Pakistan Steel has been having a very bad image tarnished by the stories of mismanagement, massive corruption and huge losses. In 2007, the privatization of Pakistan Steel came as a big scandal because it was auctioned off at throw-away price. The scandal had serious political repercussions for the former government of President Pervez Musharraf particularly after Chief Justice of the apex court gave his judgment against this privatization deal.

Besides PSM, there are 598 manufacturing units in Pakistan iron and steel sector. The sector plays a key role in the provision of raw material for capital formation and economic development in the country. Within manufacturers, the contribution of the PSM was 90 percent in fiscal year 2003-04, 69 percent in fiscal 2004-05, and 30 percent in fiscal year 2005-06. The steel industry has a big role to play in future, as steel structures are fast replacing masonry works including many international airport buildings. According to a study, the direct and indirect tax contribution made by the steel industry to the national exchequer has been quite amazing.

Chinese interest

China has been showing interest in Pakistan steel sector. In 2007, Shanghai Baosteel Group Corporation (SBGC), China’s steel giant, had shown interest in setting up 300, 000 tons cold rolled steel plant in Pakistan. It is worth mentioning that the Baosteel was among the interested 12 parties that had submitted statements of qualifications for acquiring 51-74% equity stake in the PSM in 2006. In January 2006, a delegation of Baosteel visited Pakistan to participate in the bid for purchasing Pakistan Steel. The delegation attended a forum of national and international pre-qualified bidders and visited several key departments of PSM. They had shown their keen interest to participate in the bid and in cooperating with PSM in future.

 

China Metallurgical Construction Corporation (MCC) also showed its interest to invest $2.2 billion for the expansion and revamping of PSM, the country’s largest and only integrated steel manufacturing plant. The Chinese company wanted to set up a new plant at a cost of $1.2 billion in the first phase of the expansion project. The new plant would be capable of producing 2 million tonnes of steel per annum. In the second phase, the MCC wanted to revamp and modernize the existing PSM plant at a cost of $1 billion. MCC, the China’s leading multi-disciplinary multinational company, is known for its experience in scientific research, industrial engineering practice and international trading capabilities.

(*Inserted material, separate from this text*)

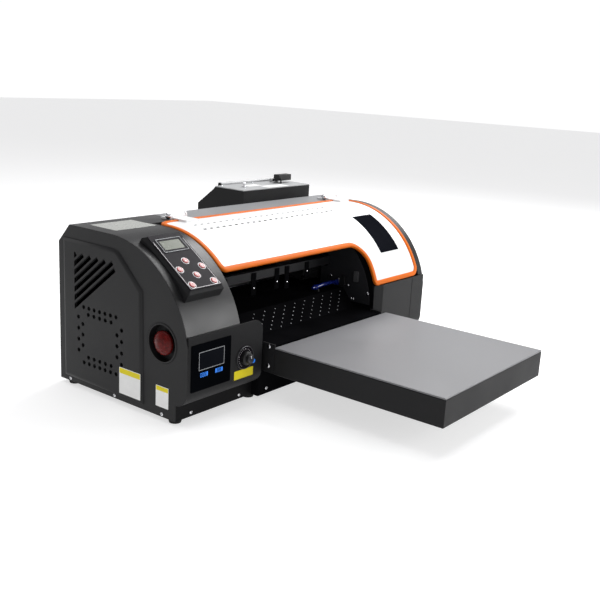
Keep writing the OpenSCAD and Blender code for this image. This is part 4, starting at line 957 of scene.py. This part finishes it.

It is a major driving force behind the growth of China’s steel industry and it has carried out construction of many strategic steel production bases. The company has already produced a 500-page report on the expansion of PSM in 2005 after conducting technical investigation of the PSM in 1992.

Iron Ore

Today, Iron ore has become very important with the rising demand of steel in the international market. The high-intensity steel products are meant for the emerging needs of industries such as aerospace, nuclear power, and oil and gas prospecting. A million-kilowatt-capacity nuclear power unit requires about 2,110 tons of alloy steel, which includes high-temperature alloy, titanium alloy and special stainless steel.

Pakistan also plans to import plants and machinery from China to be used in the exploration of iron ore. According to an estimate, the country has over 780 million tons of iron ore, which contains 35 percent of iron. The machinery and plants manufactured by China can work in Pakistan, as China iron ore also contains 35 percent iron. Balochistan province has relatively good quality of iron ore. A resource of 50 million tons of magnetite iron has reportedly been established at Chigendik and Pachinkoh in Chagai district.

Iron ore deposits at Dilband in Mastung district of Balochistan are considered the country’s first ever economically exploitable deposits. According to an estimate, Dilband resource of over 200 million tons of iron ore contains between 30 to 40 percent iron. It is substantial iron ore deposit is bound to play an important role in future industrialization and economic development of the country. It is estimated that while the net value of the deposit is worth more than Rs10 billion, even 10 percent blending can save at least Rs200 million per year in foreign exchange. PSM can use coal and iron ore found in Balochistan and it has set a target of meeting 10 percent of its iron ore and coal requirements through local sources.